Dear Miss Lonelyhearts: My wife overreacts to everything and my life is a mess. She took over paying the bills for our family a year ago and and now she’s gotten us in big financial trouble and I’m really mad.
I took the books back a few weeks ago and started going through them, and we are in bad trouble with creditors and credit cards. I started yelling at her, then she started screaming at me and then the neighbours came over and threatened to call the police. She played her last card then, which was to move out of our bedroom to sleep with our daughter.
I actually begged her to come back to our bed and she said after what I said to her she wouldn’t come back to that “hell hole” with me. That’s what she called the bedroom we have shared for 13 years, many of them really good.
I finally packed two suitcases and left to stay at the lake. She says hell will freeze over before she comes out to the lake this year. I told her that was fine with me — I would commute to work and also see a lawyer. I did!
I really love this woman and in my heart of hearts, I don’t blame her for not wanting to sleep with me. I called her some terrible, filthy names I heard my father call my mother. She never left him.

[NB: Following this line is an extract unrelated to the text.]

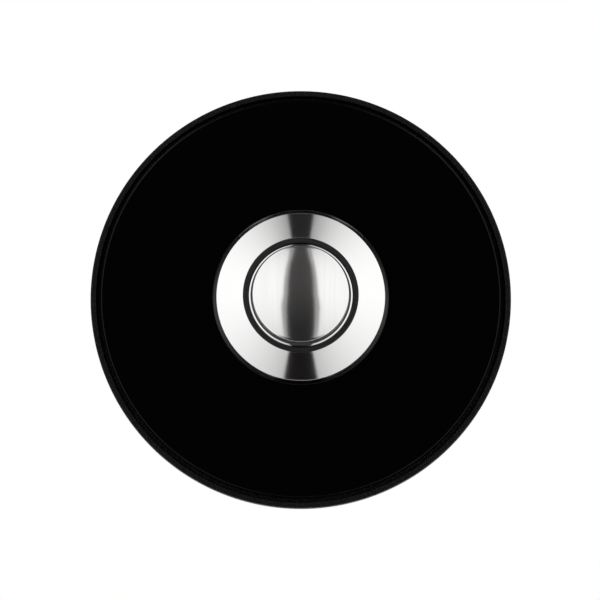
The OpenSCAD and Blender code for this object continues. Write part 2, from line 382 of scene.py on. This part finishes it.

My daughter phoned me today crying and I couldn’t understand a word she was saying. I phoned her mother to ask what she was saying and she just hung up. I am still going into work from the lake, but I feel like hell. What should I do? I called our minister to talk to him about this.
— Living in Hell, Manitoba
Dear Living in Hell: Call your church counsellor and tell him or her the whole truth and the words you said. Call your wife and tell her you’re going to counselling for your temper and you’re terribly sorry for the words you said, you love her very much, you’ve learned your lesson and you are changing. Then keep going to the counsellor and try to work things out yourself.
There’s no point asking your wife back if you still have the temper and vocabulary to be verbally abusive with her. You may think it’s just words in the heat of the moment, but the person you direct them to remembers everything you may already have forgotten. If your wife will go to one session with you, take it. One session could lead to more and that’s your best hope. As for handling the books, why did you give them to her? Are you poor at handling money, too? Could an accountant work with you on straightening this out, or is it way past that?
And call your daughter back and tell her none of this is her fault and you’re trying to change yourself and work it out.